> [What you should do]: List every line in this data where the string "FreeCAD" occurs.

> [Given material]:
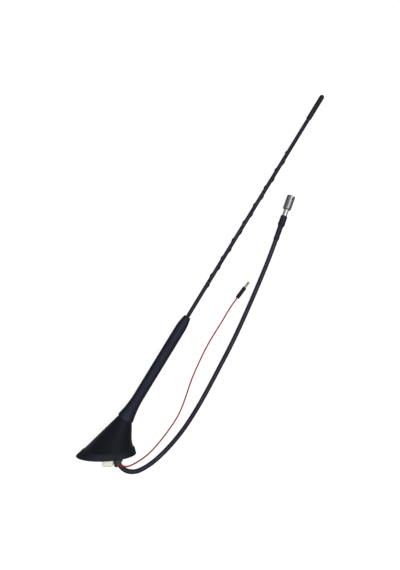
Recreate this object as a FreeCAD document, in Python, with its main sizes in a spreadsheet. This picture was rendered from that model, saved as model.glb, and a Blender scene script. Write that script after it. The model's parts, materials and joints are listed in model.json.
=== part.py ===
"""Roof antenna for a car: screwed-on rod mast, sealed amplifier base, coaxial lead and supply wire.

The base is drawn with the roof as its XY plane: +X points rearward, +Z away from the roof. The mast
has its own frame, which starts at the foot of the mast with +Z along the rod. Both are then laid on
a table as the loose antenna comes to rest: on the far side of the base and the tip of the rod.
"""
import FreeCAD, Part

import math
import os
import re

import Sketcher

VECTOR = FreeCAD.Vector
X_AXIS = VECTOR(1, 0, 0)
Y_AXIS = VECTOR(0, 1, 0)
Z_AXIS = VECTOR(0, 0, 1)

# Driving dimensions in millimetres and degrees
SIZES = (
    ("rim_length", 61.2, "gasket on the roof, front to rear"),
    ("rim_width", 46.5, "gasket on the roof, side to side"),
    ("edge_front", 24.5, "front of the gasket's upper edge"),
    ("edge_rear", 29.2, "rear of the gasket's upper edge"),
    ("edge_width", 43.3, "gasket's upper edge, side to side"),
    ("edge_height", 5.4, "height of that edge"),
    ("seat_height", 6.4, "plane on which the cover stands"),
    ("ledge_lip", 0.25, "gasket shown round the cover's foot"),
    ("bead_inset", 2.0, "rim to the sealing groove below"),
    ("bead_width", 1.8, "width of the sealing groove"),
    ("bead_depth", 1.0, "depth of the sealing groove"),
    ("cover_front", 22.4, "front of the cover on its seat"),
    ("cover_rear", 27.8, "rear of the cover on its seat"),
    ("cover_width", 41.0, "cover on its seat, side to side"),
    ("cover_wall", 2.0, "wall of the moulded cover"),
    ("low_rise", 0.22, "first station, share of the front edge"),
    ("low_rear_x", 26.3, "rear edge at the first station"),
    ("low_rear_z", 13.2, "its height"),
    ("low_width", 33.2, "cover at the first station"),
    ("mid_rise", 0.47, "second station, share of the front edge"),
    ("mid_rear_x", 26.2, "rear edge at the second station"),
    ("mid_rear_z", 19.0, "its height"),
    ("mid_width", 26.4, "cover at the second station"),
    ("high_rise", 0.74, "third station, share of the front edge"),
    ("high_rear_x", 26.45, "rear edge at the third station"),
    ("high_rear_z", 25.6, "its height"),
    ("high_width", 20.0, "cover at the third station"),
    ("top_dia", 15.0, "round top of the cover"),
    ("crown_depth", 11.0, "solid crown above the cavity"),
    ("crown_length", 20.0, "cavity below the crown, along"),
    ("crown_width", 18.4, "cavity below the crown, across"),
    ("crown_shift", 2.0, "cavity below the crown, rearward"),
    ("crown_tilt", 28.0, "slope of the cavity's roof"),
    ("mast_angle", 57.6, "mast above the roof plane"),
    ("foot_x", 20.3, "centre of the mast foot, rearward"),
    ("foot_z", 36.5, "centre of the mast foot, height"),
    ("foot_gap", 0.3, "shadow gap under the mast foot"),
    ("plate_length", 45.0, "cast base plate, front to rear"),
    ("plate_width", 34.0, "cast base plate, side to side"),
    ("plate_lift", 0.6, "plate above the roof plane"),
    ("plate_wall", 1.6, "wall of the plate's tray"),
    ("floor_thick", 2.4, "floor of the plate's tray"),
    ("flange_lip", 1.2, "flange that traps the gasket"),
    ("flange_thick", 1.4, "thickness of that flange"),
    ("seal_fit", 0.1, "gasket to plate, all round"),
    ("spigot_dia", 8.5, "threaded spigot"),
    ("spigot_length", 10.8, "spigot below the plate"),
    ("fixing_bore", 5.0, "core hole for the fixing bolt"),
    ("fixing_depth", 11.0, "depth of that hole"),
    ("front_screw_inset", 5.4, "front cover screw from the plate's end"),
    ("rear_screw_inset", 3.8, "rear cover screw from the plate's end"),
    ("boss_dia", 6.0, "screw bosses in plate and cover"),
    ("boss_height", 4.0, "bosses above the cover's seat"),
    ("boss_rib", 2.0, "rib from boss to cover wall"),
    ("screw_dia", 2.5, "cover screw shank"),
    ("screw_hole", 2.9, "clearance hole in the plate"),
    ("screw_bite_spare", 0.8, "boss beyond the end of its screw"),
    ("screw_head_dia", 4.6, "cover screw head"),
    ("screw_head", 1.5, "height of that head"),
    ("screw_sink", 1.6, "counterbore for the head"),
    ("sink_fit", 0.2, "counterbore to head, all round"),
    ("block_gap", 0.05, "nylon block to the grommet"),
    ("block_length", 11.2, "nylon block, front to rear"),
    ("block_width", 13.0, "nylon block, side to side"),
    ("block_depth", 11.0, "nylon block below the roof plane"),
    ("block_round", 1.6, "its upright corners"),
    ("block_lead", 2.2, "lead-in round its lower end"),
    ("barb_drop", 2.6, "snap barb below the roof plane"),
    ("barb_height", 3.4, "length of the barb"),
    ("barb_reach", 0.9, "barb beyond the block"),
    ("barb_width", 5.0, "barb along the block"),
    ("grommet_gap", 1.2, "grommet's collar to the rear screw column"),
    ("grommet_dia", 8.9, "cable grommet"),
    ("grommet_neck", 7.6, "neck in the plate's floor"),
    ("grommet_cap", 9.6, "collar inside the tray"),
    ("grommet_collar", 1.2, "thickness of that collar"),
    ("grommet_depth", 12.6, "grommet below the roof plane"),
    ("grommet_round", 1.4, "its rounded lower edge"),
    ("exit_shift", 1.0, "coaxial lead at the grommet's face, rearward of its axis"),
    ("exit_depth", 10.6, "its depth below the roof plane"),
    ("exit_angle", 43.0, "lead's fall below the roof plane"),
    ("coax_start", 9.6, "coaxial lead before its first bend"),
    ("wire_start", 5.0, "supply wire before its first bend"),
    ("wire_offset", 3.4, "supply wire beside the lead"),
    ("wire_turn", 62.0, "its place round the lead"),
    ("board_gap", 2.3, "circuit board to the screw bosses"),
    ("board_width", 20.0, "circuit board, side to side"),
    ("board_height", 4.8, "underside of the board"),
    ("board_thick", 1.6, "thickness of the board"),
    ("board_round", 2.0, "corners of the board"),
    ("standoff_dia", 4.6, "standoffs under the board"),
    ("standoff_inset", 2.5, "standoffs from the board's ends"),
    ("standoff_y", 7.2, "standoffs from the centre line"),
    ("board_screw_dia", 2.0, "board screw shank"),
    ("board_screw_head", 3.8, "board screw head"),
    ("board_screw_rise", 1.2, "height of that head"),
    ("board_screw_bite", 2.0, "board screw below the board"),
    ("can_x", 2.3, "shield can forward of the board's middle"),
    ("can_y", -1.2, "shield can to one side"),
    ("can_length", 13.0, "shield can"),
    ("can_width", 11.5, "shield can, side to side"),
    ("can_height", 5.0, "shield can"),
    ("can_wall", 0.4, "tinned sheet of the can"),
    ("vent_dia", 1.6, "holes in the can's lid"),
    ("vent_pitch", 3.2, "between those holes"),
    ("choke_x", 7.2, "ferrite choke rearward of the board's middle"),
    ("choke_y", 6.6, "ferrite choke to one side"),
    ("choke_dia", 5.0, "ferrite choke"),
    ("choke_bore", 2.0, "hole of the choke"),
    ("choke_height", 3.2, "height of the choke"),
    ("cap_x", 1.2, "electrolytic capacitor forward of the board's middle"),
    ("cap_y", 7.4, "capacitor to one side"),
    ("cap_dia", 4.0, "capacitor can"),
    ("cap_height", 5.4, "height of the capacitor"),
    ("cap_groove", 0.3, "rolled groove in the can"),
    ("socket_dia", 9.0, "brass insert for the mast"),
    ("socket_length", 14.0, "length of the insert"),
    ("socket_groove", 0.4, "grooves that key it in the cover"),
    ("stud_dia", 4.9, "mast stud over its thread"),
    ("stud_reach", 8.0, "stud below the mast foot"),
    ("stud_seat", 12.0, "stud inside the ferrule"),
    ("thread_fit", 0.05, "stud to insert, all round"),
    ("bore_spare", 1.6, "insert bore beyond the stud"),
    ("lug_dia", 2.4, "solder pin below the insert"),
    ("lug_length", 1.5, "length of that pin"),
    ("strip_width", 5.0, "feed strip"),
    ("strip_thick", 0.5, "feed strip"),
    ("strip_x", 7.0, "upright leg of the strip, rearward of the board's middle"),
    ("strip_foot", 2.6, "foot of the strip on the board"),
    ("seal_dia", 8.2, "rubber ring under the mast"),
    ("seal_bore", 5.4, "hole of that ring"),
    ("seal_recess", 1.0, "recess for the ring in the ferrule"),
    ("seal_play", 0.05, "ring to the faces above and below"),
    ("ferrule_foot", 10.6, "foot of the ferrule"),
    ("ferrule_foot_rise", 3.0, "height of that foot"),
    ("ferrule_dia", 7.0, "crimped ferrule"),
    ("ferrule_length", 40.0, "length of the ferrule"),
    ("ferrule_socket", 14.0, "rod inside the ferrule"),
    ("crimp_depth", 0.35, "depth of the crimp rings"),
    ("boot_foot", 17.6, "flared foot of the mast boot"),
    ("boot_dia", 11.3, "mast boot"),
    ("boot_length", 122.0, "mast boot"),
    ("boot_mouth", 7.0, "upper end of the boot"),
    ("flare_length", 26.0, "flare of the boot's foot"),
    ("ogive_length", 16.0, "rounded upper end of the boot"),
    ("mast_length", 400.0, "foot to tip"),
    ("core_dia", 2.2, "glass fibre core of the rod"),
    ("winding_dia", 2.8, "close copper winding on the core"),
    ("sleeve_dia", 4.2, "rod over its plastic sleeve"),
    ("ridge_pitch", 22.0, "one turn of the wind ridge"),
    ("ridge_turns", 8.0, "turns of the wind ridge"),
    ("ridge_start", 156.4, "start of the ridge above the foot"),
    ("ridge_round", 0.95, "radius of the ridge's section"),
    ("ridge_height", 0.65, "ridge above the sleeve"),
    ("ridge_phase", 75.0, "turn of the ridge at its start"),
    ("tip_dia", 5.3, "tip cap"),
    ("tip_length", 30.0, "tip cap"),
    ("tip_grip", 17.0, "sleeve inside the tip cap"),
    ("tip_core_grip", 22.0, "core inside the tip cap"),
    ("coax_dia", 4.8, "coaxial lead"),
    ("wire_dia", 1.5, "supply wire"),
    ("tail_dia", 5.6, "tail of the plug's boot"),
    ("tail_length", 17.0, "tail of the plug's boot"),
    ("sleeve_boot_dia", 7.2, "plug's boot"),
    ("sleeve_boot_length", 10.6, "plug's boot"),
    ("neck_dia", 5.2, "crimp ferrule of the plug"),
    ("neck_show", 7.1, "crimp ferrule that shows"),
    ("neck_grip", 4.3, "crimp ferrule inside the boot"),
    ("neck_bore", 3.4, "bore of the crimp ferrule"),
    ("shell_dia", 8.8, "plug shell"),
    ("shell_length", 15.5, "plug shell"),
    ("shell_bore", 7.4, "bore of the shell"),
    ("shell_back", 2.0, "rear wall of the shell"),
    ("shell_chamfer", 0.8, "rear edge of the shell"),
    ("slot_width", 1.1, "spring slots of the shell"),
    ("slot_length", 4.2, "length of those slots"),
    ("slot_count", 4.0, "number of those slots"),
    ("insulator_length", 6.5, "insulator in the shell"),
    ("contact_dia", 2.6, "centre contact"),
    ("contact_bore", 1.6, "bore of the centre contact"),
    ("contact_reach", 3.6, "contact beyond the insulator"),
    ("bullet_dia", 2.7, "bullet pin"),
    ("bullet_show", 7.5, "bullet pin that shows"),
    ("bullet_grip", 6.0, "bullet pin inside its sleeve"),
    ("bullet_barrel", 3.2, "crimp barrel of the pin inside its sleeve"),
    ("bullet_neck", 1.9, "waist behind the bullet's nose"),
    ("waist_place", 2.8, "middle of the waist from the bullet's end"),
    ("waist_length", 1.6, "length of the waist"),
    ("bullet_sleeve_dia", 4.5, "sleeve of the bullet pin"),
    ("bullet_sleeve_length", 14.2, "sleeve of the bullet pin"),
)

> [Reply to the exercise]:
Recreate this object as a FreeCAD document, in Python, with its main sizes in a spreadsheet. This picture was rendered from that model, saved as model.glb, and a Blender scene script. Write that script after it. The model's parts, materials and joints are listed in model.json.
import FreeCAD, Part
VECTOR = FreeCAD.Vector